**Problem requirements**
From the entries below, please gather each line containing the string "joints".

[Extracted records]
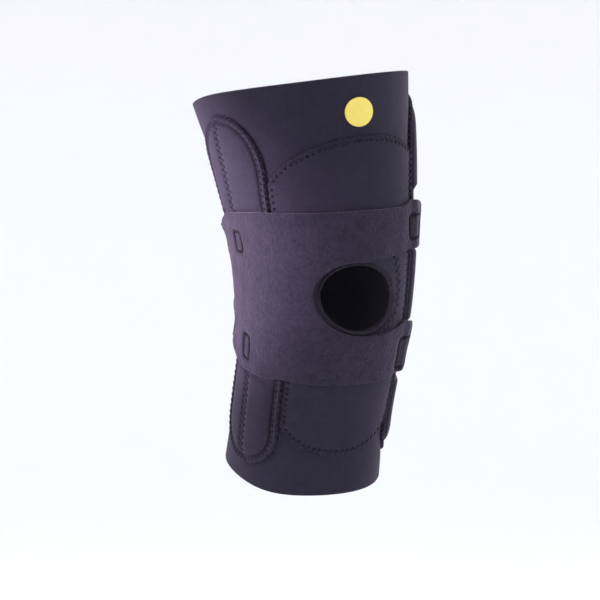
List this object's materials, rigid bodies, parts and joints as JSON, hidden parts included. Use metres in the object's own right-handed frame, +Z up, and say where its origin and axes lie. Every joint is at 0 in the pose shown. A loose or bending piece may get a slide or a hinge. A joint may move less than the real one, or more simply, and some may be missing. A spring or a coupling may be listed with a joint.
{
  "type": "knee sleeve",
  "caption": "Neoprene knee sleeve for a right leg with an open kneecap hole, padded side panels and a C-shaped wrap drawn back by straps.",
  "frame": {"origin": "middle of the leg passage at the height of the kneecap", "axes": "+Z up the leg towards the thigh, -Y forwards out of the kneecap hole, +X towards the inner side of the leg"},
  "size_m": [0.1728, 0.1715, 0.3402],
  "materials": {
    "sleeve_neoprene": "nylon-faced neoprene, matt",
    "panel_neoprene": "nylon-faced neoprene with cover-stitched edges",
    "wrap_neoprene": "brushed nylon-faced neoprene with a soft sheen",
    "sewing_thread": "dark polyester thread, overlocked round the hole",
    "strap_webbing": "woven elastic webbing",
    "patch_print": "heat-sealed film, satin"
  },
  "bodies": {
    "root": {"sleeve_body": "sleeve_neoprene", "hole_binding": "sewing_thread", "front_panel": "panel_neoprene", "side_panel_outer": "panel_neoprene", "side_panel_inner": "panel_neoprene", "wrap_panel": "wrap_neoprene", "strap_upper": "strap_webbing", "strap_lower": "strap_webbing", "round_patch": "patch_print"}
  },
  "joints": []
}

...

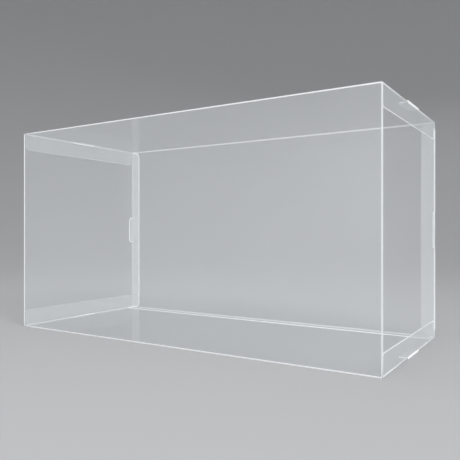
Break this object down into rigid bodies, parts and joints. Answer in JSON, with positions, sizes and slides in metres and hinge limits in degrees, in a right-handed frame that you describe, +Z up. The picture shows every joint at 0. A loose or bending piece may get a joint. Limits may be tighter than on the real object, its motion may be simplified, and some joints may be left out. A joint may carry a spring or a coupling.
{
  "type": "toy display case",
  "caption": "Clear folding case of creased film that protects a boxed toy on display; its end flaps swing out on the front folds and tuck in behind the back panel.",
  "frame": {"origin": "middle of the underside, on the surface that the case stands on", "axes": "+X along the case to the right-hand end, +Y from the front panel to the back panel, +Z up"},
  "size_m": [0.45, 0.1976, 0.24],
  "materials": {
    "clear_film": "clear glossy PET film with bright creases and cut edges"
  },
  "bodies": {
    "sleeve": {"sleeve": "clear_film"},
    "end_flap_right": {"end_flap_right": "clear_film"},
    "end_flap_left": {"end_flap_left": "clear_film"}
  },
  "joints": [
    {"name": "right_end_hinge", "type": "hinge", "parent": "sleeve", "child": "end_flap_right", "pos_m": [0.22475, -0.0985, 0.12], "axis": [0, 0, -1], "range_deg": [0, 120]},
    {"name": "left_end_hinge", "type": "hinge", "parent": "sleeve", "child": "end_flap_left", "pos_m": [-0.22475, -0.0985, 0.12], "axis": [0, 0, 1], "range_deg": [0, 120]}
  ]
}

**Task answer**
List this object's materials, rigid bodies, parts and joints as JSON, hidden parts included. Use metres in the object's own right-handed frame, +Z up, and say where its origin and axes lie. Every joint is at 0 in the pose shown. A loose or bending piece may get a slide or a hinge. A joint may move less than the real one, or more simply, and some may be missing. A spring or a coupling may be listed with a joint.
  "joints": []
Break this object down into rigid bodies, parts and joints. Answer in JSON, with positions, sizes and slides in metres and hinge limits in degrees, in a right-handed frame that you describe, +Z up. The picture shows every joint at 0. A loose or bending piece may get a joint. Limits may be tighter than on the real object, its motion may be simplified, and some joints may be left out. A joint may carry a spring or a coupling.
  "joints": [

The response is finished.